— Begin DATA FOR THIS TASK —

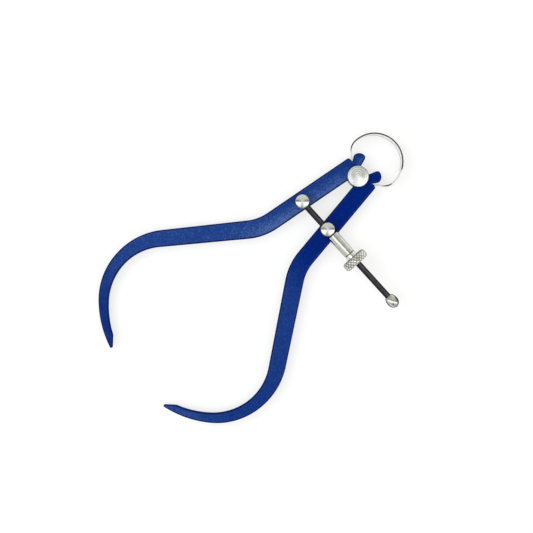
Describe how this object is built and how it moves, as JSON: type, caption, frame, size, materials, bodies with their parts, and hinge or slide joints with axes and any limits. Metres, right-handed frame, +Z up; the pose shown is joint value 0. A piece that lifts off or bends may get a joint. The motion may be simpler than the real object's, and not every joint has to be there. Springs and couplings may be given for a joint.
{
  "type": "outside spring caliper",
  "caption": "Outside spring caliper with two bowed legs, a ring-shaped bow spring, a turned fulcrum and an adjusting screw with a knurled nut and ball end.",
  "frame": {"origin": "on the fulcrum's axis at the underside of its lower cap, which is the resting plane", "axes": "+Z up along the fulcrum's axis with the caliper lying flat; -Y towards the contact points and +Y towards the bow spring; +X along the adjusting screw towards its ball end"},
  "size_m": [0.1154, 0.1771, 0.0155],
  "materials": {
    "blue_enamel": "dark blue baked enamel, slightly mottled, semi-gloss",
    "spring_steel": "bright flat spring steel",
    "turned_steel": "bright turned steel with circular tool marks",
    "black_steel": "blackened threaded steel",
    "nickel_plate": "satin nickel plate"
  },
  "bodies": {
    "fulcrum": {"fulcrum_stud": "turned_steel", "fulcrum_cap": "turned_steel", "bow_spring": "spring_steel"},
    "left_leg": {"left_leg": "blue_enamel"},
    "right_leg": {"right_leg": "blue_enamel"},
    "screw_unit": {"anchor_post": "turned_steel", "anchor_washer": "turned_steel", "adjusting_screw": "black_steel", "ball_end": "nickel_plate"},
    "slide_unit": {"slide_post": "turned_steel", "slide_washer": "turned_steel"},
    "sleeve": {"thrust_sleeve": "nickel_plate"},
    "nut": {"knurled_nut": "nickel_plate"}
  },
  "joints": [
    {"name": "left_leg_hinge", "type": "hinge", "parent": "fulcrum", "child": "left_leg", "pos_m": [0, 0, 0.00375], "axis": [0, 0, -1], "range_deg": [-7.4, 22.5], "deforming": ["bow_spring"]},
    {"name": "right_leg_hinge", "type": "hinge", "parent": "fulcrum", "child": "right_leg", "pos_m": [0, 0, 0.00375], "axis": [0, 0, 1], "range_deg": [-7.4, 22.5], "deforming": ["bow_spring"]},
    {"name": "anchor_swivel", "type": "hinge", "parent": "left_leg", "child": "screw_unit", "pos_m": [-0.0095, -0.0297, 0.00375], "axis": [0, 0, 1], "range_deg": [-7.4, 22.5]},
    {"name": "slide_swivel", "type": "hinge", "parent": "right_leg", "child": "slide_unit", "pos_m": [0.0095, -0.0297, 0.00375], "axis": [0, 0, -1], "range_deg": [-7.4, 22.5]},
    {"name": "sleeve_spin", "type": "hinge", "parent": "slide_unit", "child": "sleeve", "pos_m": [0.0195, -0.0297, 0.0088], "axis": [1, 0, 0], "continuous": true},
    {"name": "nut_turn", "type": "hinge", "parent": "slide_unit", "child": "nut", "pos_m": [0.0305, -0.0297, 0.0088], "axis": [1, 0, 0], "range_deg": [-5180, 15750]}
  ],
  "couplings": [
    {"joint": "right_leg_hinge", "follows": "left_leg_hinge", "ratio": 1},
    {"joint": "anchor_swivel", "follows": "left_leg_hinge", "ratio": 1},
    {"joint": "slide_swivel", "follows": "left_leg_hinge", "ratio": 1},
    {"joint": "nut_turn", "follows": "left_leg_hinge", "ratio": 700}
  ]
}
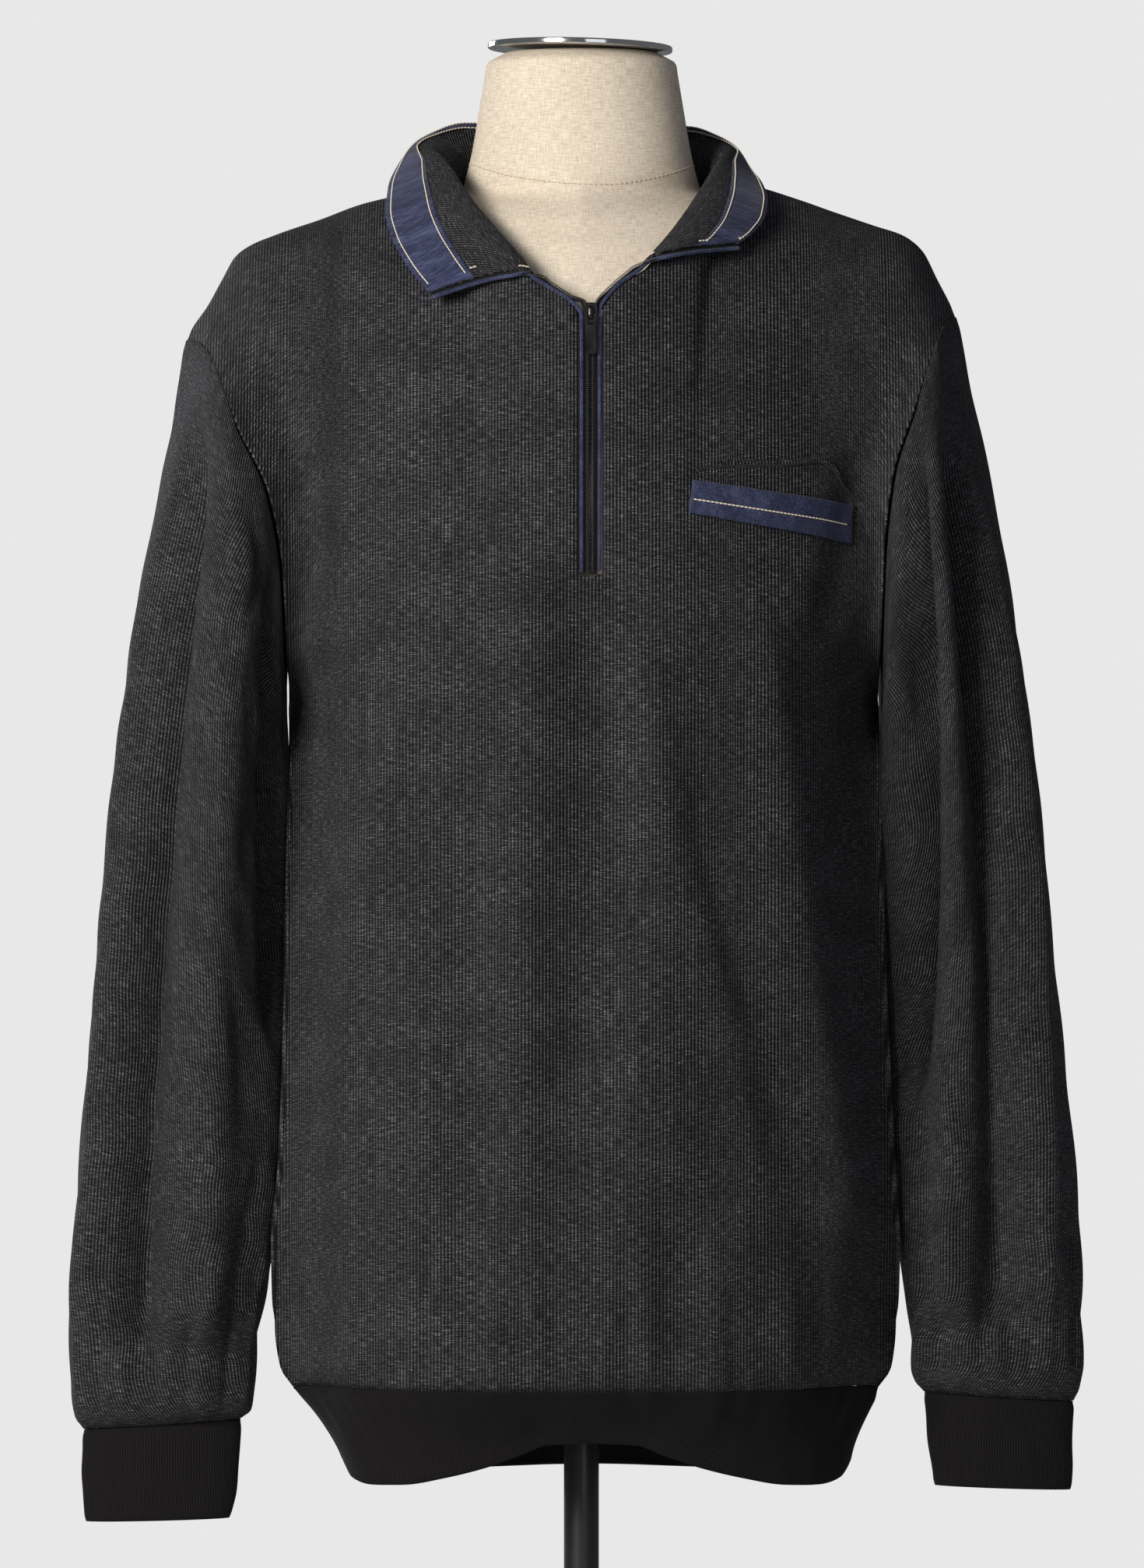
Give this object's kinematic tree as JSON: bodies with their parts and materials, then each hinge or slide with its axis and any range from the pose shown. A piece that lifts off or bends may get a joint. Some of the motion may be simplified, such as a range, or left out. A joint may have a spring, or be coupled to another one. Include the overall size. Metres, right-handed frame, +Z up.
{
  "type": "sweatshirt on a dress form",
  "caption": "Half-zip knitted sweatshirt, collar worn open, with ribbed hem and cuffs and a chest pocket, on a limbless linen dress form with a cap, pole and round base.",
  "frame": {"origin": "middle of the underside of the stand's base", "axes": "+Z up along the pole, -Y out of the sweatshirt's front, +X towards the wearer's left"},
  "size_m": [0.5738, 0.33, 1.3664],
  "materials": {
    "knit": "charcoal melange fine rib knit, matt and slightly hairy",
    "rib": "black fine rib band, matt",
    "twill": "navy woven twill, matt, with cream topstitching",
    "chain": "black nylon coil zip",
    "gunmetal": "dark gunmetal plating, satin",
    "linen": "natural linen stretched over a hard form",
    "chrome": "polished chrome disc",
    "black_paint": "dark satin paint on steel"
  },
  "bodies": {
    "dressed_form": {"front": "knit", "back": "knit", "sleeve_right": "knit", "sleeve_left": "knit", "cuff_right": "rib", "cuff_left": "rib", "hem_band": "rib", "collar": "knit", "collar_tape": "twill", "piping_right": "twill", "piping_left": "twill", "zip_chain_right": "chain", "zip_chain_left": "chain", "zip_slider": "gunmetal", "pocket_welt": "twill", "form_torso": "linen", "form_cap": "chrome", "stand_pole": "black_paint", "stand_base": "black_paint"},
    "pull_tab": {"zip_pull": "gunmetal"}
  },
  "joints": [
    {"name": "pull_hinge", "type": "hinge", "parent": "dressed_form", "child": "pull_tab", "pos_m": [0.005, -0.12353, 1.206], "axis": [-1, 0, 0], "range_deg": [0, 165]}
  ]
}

— End DATA FOR THIS TASK —

--- TASK DIRECTIONS ---
Go back to the listing above and please repeat it exactly.

--- ANSWER TO THIS EXERCISE ---
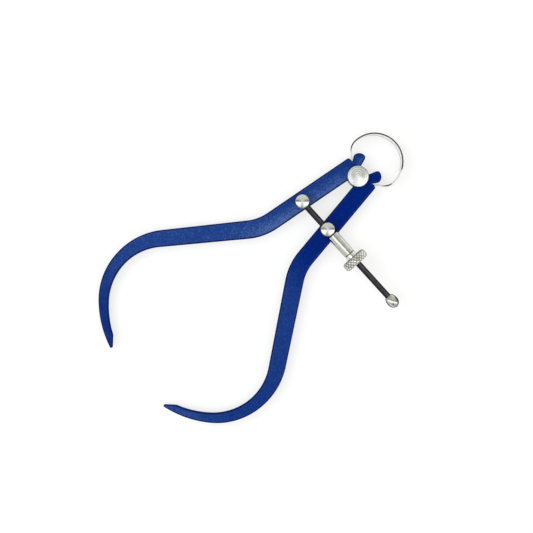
Describe how this object is built and how it moves, as JSON: type, caption, frame, size, materials, bodies with their parts, and hinge or slide joints with axes and any limits. Metres, right-handed frame, +Z up; the pose shown is joint value 0. A piece that lifts off or bends may get a joint. The motion may be simpler than the real object's, and not every joint has to be there. Springs and couplings may be given for a joint.
{
  "type": "outside spring caliper",
  "caption": "Outside spring caliper with two bowed legs, a ring-shaped bow spring, a turned fulcrum and an adjusting screw with a knurled nut and ball end.",
  "frame": {"origin": "on the fulcrum's axis at the underside of its lower cap, which is the resting plane", "axes": "+Z up along the fulcrum's axis with the caliper lying flat; -Y towards the contact points and +Y towards the bow spring; +X along the adjusting screw towards its ball end"},
  "size_m": [0.1154, 0.1771, 0.0155],
  "materials": {
    "blue_enamel": "dark blue baked enamel, slightly mottled, semi-gloss",
    "spring_steel": "bright flat spring steel",
    "turned_steel": "bright turned steel with circular tool marks",
    "black_steel": "blackened threaded steel",
    "nickel_plate": "satin nickel plate"
  },
  "bodies": {
    "fulcrum": {"fulcrum_stud": "turned_steel", "fulcrum_cap": "turned_steel", "bow_spring": "spring_steel"},
    "left_leg": {"left_leg": "blue_enamel"},
    "right_leg": {"right_leg": "blue_enamel"},
    "screw_unit": {"anchor_post": "turned_steel", "anchor_washer": "turned_steel", "adjusting_screw": "black_steel", "ball_end": "nickel_plate"},
    "slide_unit": {"slide_post": "turned_steel", "slide_washer": "turned_steel"},
    "sleeve": {"thrust_sleeve": "nickel_plate"},
    "nut": {"knurled_nut": "nickel_plate"}
  },
  "joints": [
    {"name": "left_leg_hinge", "type": "hinge", "parent": "fulcrum", "child": "left_leg", "pos_m": [0, 0, 0.00375], "axis": [0, 0, -1], "range_deg": [-7.4, 22.5], "deforming": ["bow_spring"]},
    {"name": "right_leg_hinge", "type": "hinge", "parent": "fulcrum", "child": "right_leg", "pos_m": [0, 0, 0.00375], "axis": [0, 0, 1], "range_deg": [-7.4, 22.5], "deforming": ["bow_spring"]},
    {"name": "anchor_swivel", "type": "hinge", "parent": "left_leg", "child": "screw_unit", "pos_m": [-0.0095, -0.0297, 0.00375], "axis": [0, 0, 1], "range_deg": [-7.4, 22.5]},
    {"name": "slide_swivel", "type": "hinge", "parent": "right_leg", "child": "slide_unit", "pos_m": [0.0095, -0.0297, 0.00375], "axis": [0, 0, -1], "range_deg": [-7.4, 22.5]},
    {"name": "sleeve_spin", "type": "hinge", "parent": "slide_unit", "child": "sleeve", "pos_m": [0.0195, -0.0297, 0.0088], "axis": [1, 0, 0], "continuous": true},
    {"name": "nut_turn", "type": "hinge", "parent": "slide_unit", "child": "nut", "pos_m": [0.0305, -0.0297, 0.0088], "axis": [1, 0, 0], "range_deg": [-5180, 15750]}
  ],
  "couplings": [
    {"joint": "right_leg_hinge", "follows": "left_leg_hinge", "ratio": 1},
    {"joint": "anchor_swivel", "follows": "left_leg_hinge", "ratio": 1},
    {"joint": "slide_swivel", "follows": "left_leg_hinge", "ratio": 1},
    {"joint": "nut_turn", "follows": "left_leg_hinge", "ratio": 700}
  ]
}
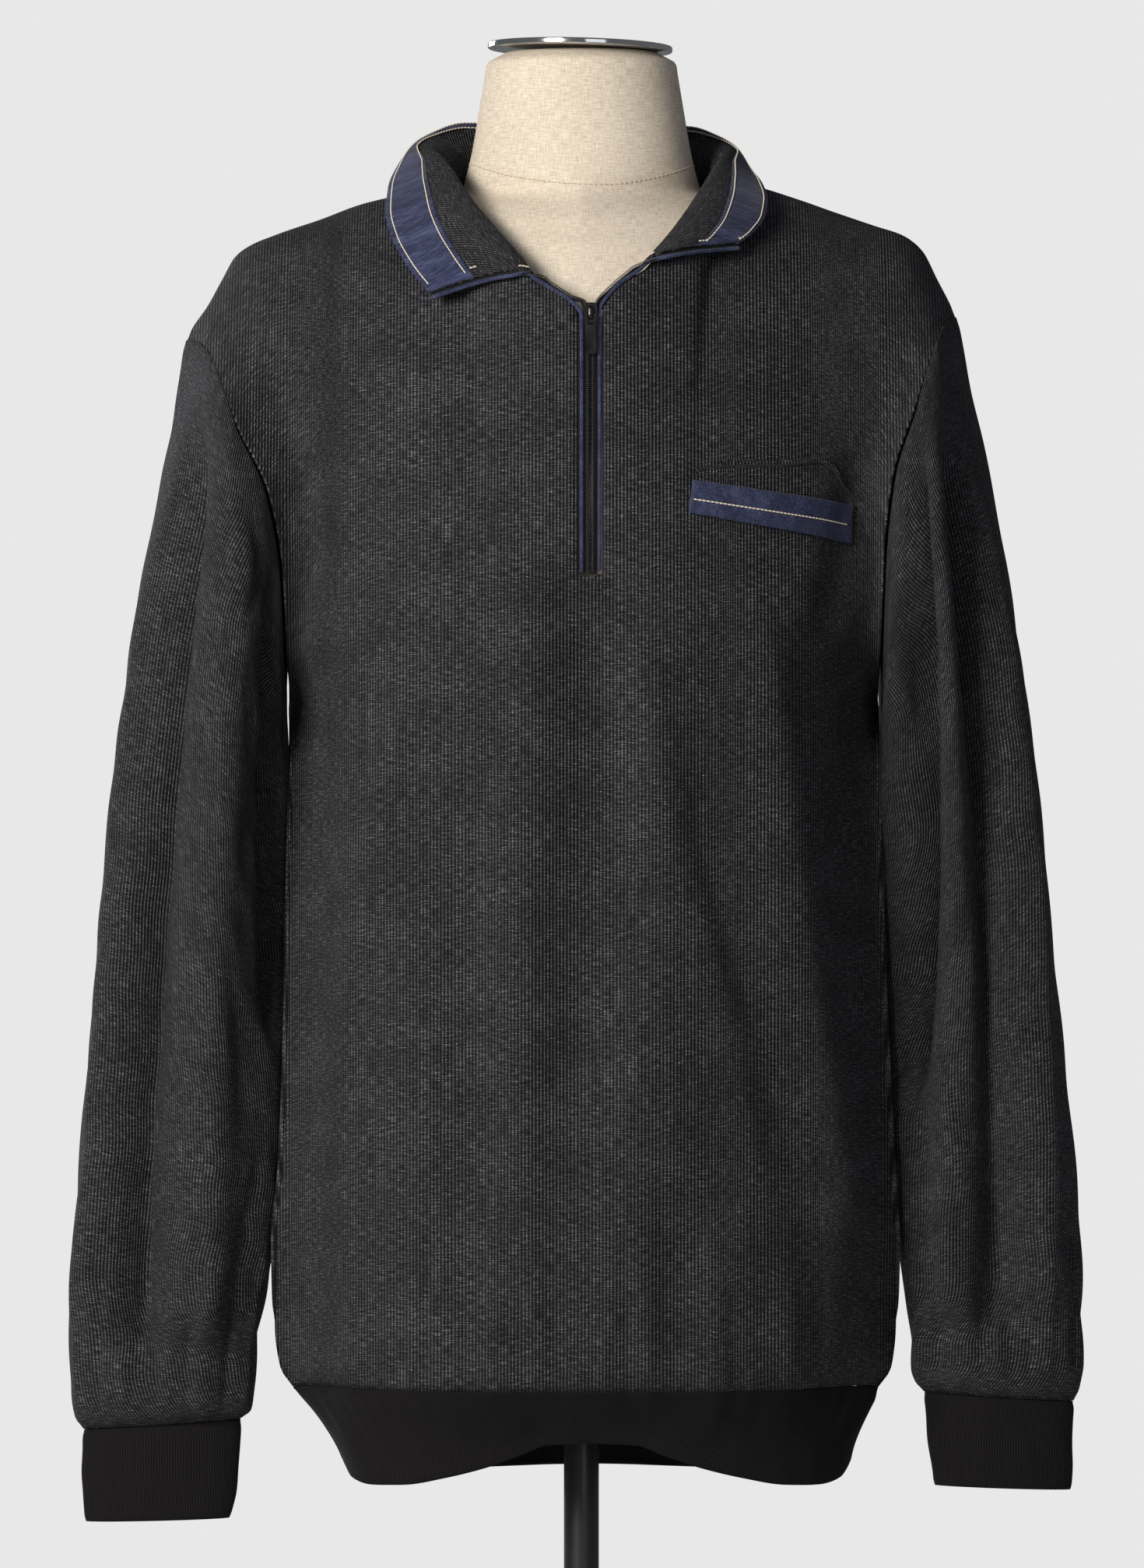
Give this object's kinematic tree as JSON: bodies with their parts and materials, then each hinge or slide with its axis and any range from the pose shown. A piece that lifts off or bends may get a joint. Some of the motion may be simplified, such as a range, or left out. A joint may have a spring, or be coupled to another one. Include the overall size. Metres, right-handed frame, +Z up.
{
  "type": "sweatshirt on a dress form",
  "caption": "Half-zip knitted sweatshirt, collar worn open, with ribbed hem and cuffs and a chest pocket, on a limbless linen dress form with a cap, pole and round base.",
  "frame": {"origin": "middle of the underside of the stand's base", "axes": "+Z up along the pole, -Y out of the sweatshirt's front, +X towards the wearer's left"},
  "size_m": [0.5738, 0.33, 1.3664],
  "materials": {
    "knit": "charcoal melange fine rib knit, matt and slightly hairy",
    "rib": "black fine rib band, matt",
    "twill": "navy woven twill, matt, with cream topstitching",
    "chain": "black nylon coil zip",
    "gunmetal": "dark gunmetal plating, satin",
    "linen": "natural linen stretched over a hard form",
    "chrome": "polished chrome disc",
    "black_paint": "dark satin paint on steel"
  },
  "bodies": {
    "dressed_form": {"front": "knit", "back": "knit", "sleeve_right": "knit", "sleeve_left": "knit", "cuff_right": "rib", "cuff_left": "rib", "hem_band": "rib", "collar": "knit", "collar_tape": "twill", "piping_right": "twill", "piping_left": "twill", "zip_chain_right": "chain", "zip_chain_left": "chain", "zip_slider": "gunmetal", "pocket_welt": "twill", "form_torso": "linen", "form_cap": "chrome", "stand_pole": "black_paint", "stand_base": "black_paint"},
    "pull_tab": {"zip_pull": "gunmetal"}
  },
  "joints": [
    {"name": "pull_hinge", "type": "hinge", "parent": "dressed_form", "child": "pull_tab", "pos_m": [0.005, -0.12353, 1.206], "axis": [-1, 0, 0], "range_deg": [0, 165]}
  ]
}